# Instruction:
Return all the data, word for word.

# Data excerpt:
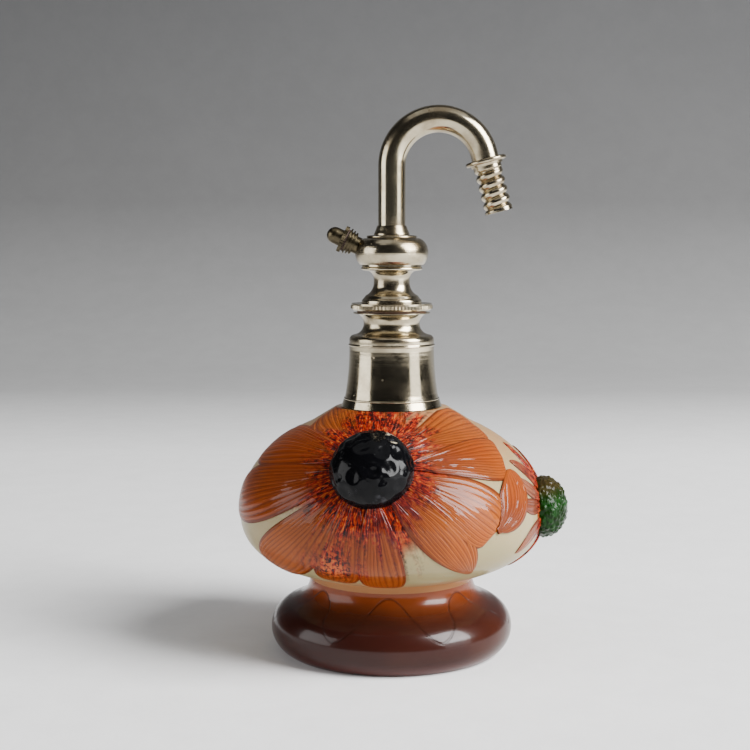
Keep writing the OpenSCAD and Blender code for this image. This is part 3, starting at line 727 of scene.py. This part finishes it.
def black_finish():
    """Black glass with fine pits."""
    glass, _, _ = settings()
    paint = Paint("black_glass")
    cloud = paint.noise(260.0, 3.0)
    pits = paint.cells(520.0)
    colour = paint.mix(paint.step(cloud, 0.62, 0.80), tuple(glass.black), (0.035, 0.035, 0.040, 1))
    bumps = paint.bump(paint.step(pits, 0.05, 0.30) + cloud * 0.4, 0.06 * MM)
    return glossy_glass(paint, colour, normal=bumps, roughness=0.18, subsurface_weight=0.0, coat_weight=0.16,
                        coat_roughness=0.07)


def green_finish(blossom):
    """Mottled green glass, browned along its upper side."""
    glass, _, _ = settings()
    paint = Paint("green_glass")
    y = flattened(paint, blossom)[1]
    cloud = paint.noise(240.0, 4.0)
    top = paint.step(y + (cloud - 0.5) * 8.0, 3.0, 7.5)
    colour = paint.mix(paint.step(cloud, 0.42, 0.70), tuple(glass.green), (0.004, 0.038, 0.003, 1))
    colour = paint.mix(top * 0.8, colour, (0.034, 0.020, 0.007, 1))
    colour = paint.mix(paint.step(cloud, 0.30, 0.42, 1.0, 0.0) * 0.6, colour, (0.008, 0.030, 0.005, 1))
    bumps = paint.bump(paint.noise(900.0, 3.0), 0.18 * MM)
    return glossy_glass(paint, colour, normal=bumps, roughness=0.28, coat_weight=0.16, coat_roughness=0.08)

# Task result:
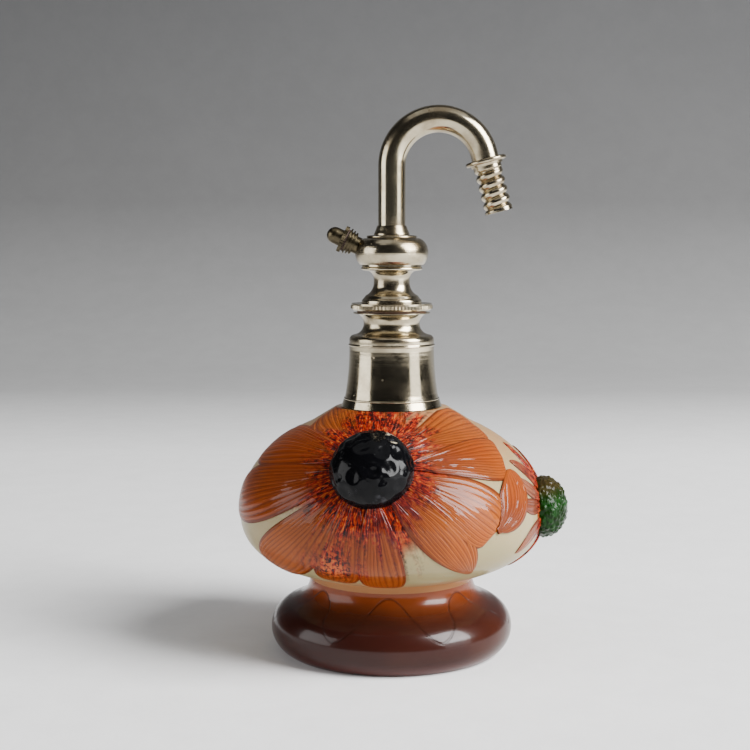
Keep writing the OpenSCAD and Blender code for this image. This is part 3, starting at line 727 of scene.py. This part finishes it.
def black_finish():
    """Black glass with fine pits."""
    glass, _, _ = settings()
    paint = Paint("black_glass")
    cloud = paint.noise(260.0, 3.0)
    pits = paint.cells(520.0)
    colour = paint.mix(paint.step(cloud, 0.62, 0.80), tuple(glass.black), (0.035, 0.035, 0.040, 1))
    bumps = paint.bump(paint.step(pits, 0.05, 0.30) + cloud * 0.4, 0.06 * MM)
    return glossy_glass(paint, colour, normal=bumps, roughness=0.18, subsurface_weight=0.0, coat_weight=0.16,
                        coat_roughness=0.07)


def green_finish(blossom):
    """Mottled green glass, browned along its upper side."""
    glass, _, _ = settings()
    paint = Paint("green_glass")
    y = flattened(paint, blossom)[1]
    cloud = paint.noise(240.0, 4.0)
    top = paint.step(y + (cloud - 0.5) * 8.0, 3.0, 7.5)
    colour = paint.mix(paint.step(cloud, 0.42, 0.70), tuple(glass.green), (0.004, 0.038, 0.003, 1))
    colour = paint.mix(top * 0.8, colour, (0.034, 0.020, 0.007, 1))
    colour = paint.mix(paint.step(cloud, 0.30, 0.42, 1.0, 0.0) * 0.6, colour, (0.008, 0.030, 0.005, 1))
    bumps = paint.bump(paint.noise(900.0, 3.0), 0.18 * MM)
    return glossy_glass(paint, colour, normal=bumps, roughness=0.28, coat_weight=0.16, coat_roughness=0.08)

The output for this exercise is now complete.